A CouchDB replication is a way to seamlessly synchronise two databases. There are on-off replications and continuous replications for example when you want to have a hot-spare copy of your database on another server or cluster. CouchDB would run multiple continuous replications in parallel in an always-on fashion. That means, even where there are no changes in the source databases, CouchDB maintained a replication management process, HTTP sockets, file descriptors and everything else required to replicate when an update occurs.

That is generally not a problem, until you start having many replications. A common pattern in CouchDB to separate out data that is to be accessed by different users is to have a database per user.

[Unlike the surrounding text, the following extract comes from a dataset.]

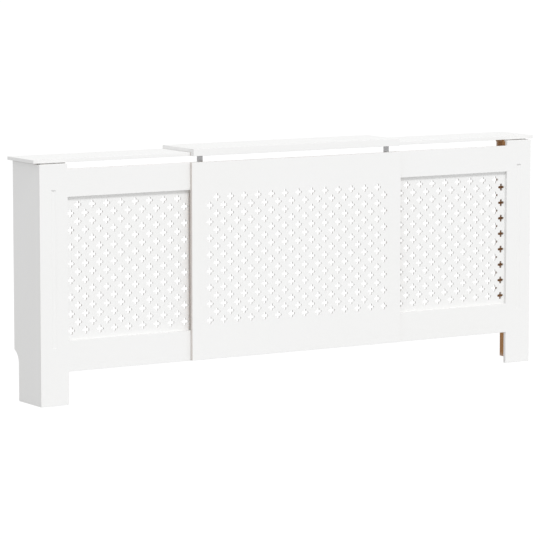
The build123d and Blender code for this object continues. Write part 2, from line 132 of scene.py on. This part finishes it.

Keeping a hot copy of thousands or tens of thousands (or even more) database becomes a major undertaking and CouchDB’s rather brute-force way of managing this (always-on) wasted a lot of resources.

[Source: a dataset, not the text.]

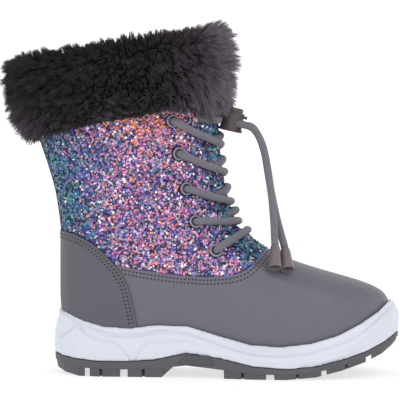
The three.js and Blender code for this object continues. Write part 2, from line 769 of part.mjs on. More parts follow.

In addition, replication connection pooling as well as performance tuning tuning was pre-replication instead of per-server, so there were a lot of improvements including socket re-use that couldn’t be taken advantage of.

With the Replication Scheduler in 2.1, that all changes. Replications are now managed per server, connections to other servers are managed in a pool that different replications can share. And depending on how many resources CouchDB users want to spend on replication, they can limit the number of allowed concurrent replications. The Replication Manager will smartly cycle through all replications in turn, to make sure everybody gets a fair share, without exceeding server- or cluster-wide limits.

The Fauxton admin UI has been updated to support these changes as well, including:

  • New replicator section
    • Supports new replication api
    • Monitor _replicator db and _replicate replications
    • Easier creation of replications

There is now a new conflict editor, that helps to make document conflicts visible and easy to manage.

One of the biggest feedback-items we’ve received about Fauxton since it’s release with CouchDB 2.0 was that the information density could be improved. In 2.1 Fauxton sports a brand new document listing section with alternating json-view, metadata-view and and improved table view.

Other improvements include:

  • Fauxton now fully using React
  • Fixes to the Cluster setup page
  • Improved pagination for _all_docs
  • Fixed database encoding issues
  • Lots of bug fixes and styling improvements

The least visible improvement in 2.1 is the one that will have the most impact going forward. The team has spend the first half of 2017 with massively improving the project test and build infrastructure. This includes:

  • making sure the various test suites we have for CouchDB run reliably in all CI contexts
  • adding a whole new CI context in the ASF’s Jenkins setup so we can automatically test multiple operating system versions
  • automating the creation of binaries, specifically .rpm/.deb files for releases and development versions
  • In detail, the Jenkins setup today tests 4 variants of Linux with 2x FreeBSd BSD and macOS in the works and automatically produces native package manager binaries for all platforms that are being tested.

Binary packages for major releases make it easier for people to upgrade to latest versions. Packages for in-development versions allow the bug reporters to verify their issues being fixed more easily.

This all will allow the project to make more stable releases more frequently.

See the “What’s New” section of the documentation for a full list of improvements and bug fixes.

We Need Your Help: Donate Hardware

We have big plans for our Jenkins pipeline, and we are already intentionally limiting it’s usefulness, in order not to exceed our fair share of resources at the ASF. As a result, we are asking for hardware donations for our CI pipeline.

Specifically we are looking for:

  • Colocation facility server, ideally with root access, alternatively VMs on said server.- sudo/root access
  • 8+GB RAM
  • 200+GB storage, SSD preferred
  • must support Docker.
  • The current focus is different Linux variants, but we’re also interested in *BSD and other Unix flavours as well as Windows and Mac machines.

We’re happy to list sponsors of CI hardware in future release blog posts as well the main CouchDB website.

New On the Blog

We’ve added two new categories of posts to the CouchDB blog

  1. A new User Story series, where projects and companies using CouchDB show what they are doing.
  2. Developer profiles: get to meet the people behind CouchDB.
  3. And of course, the infamous CouchDB Weekly News continues its relentless pace.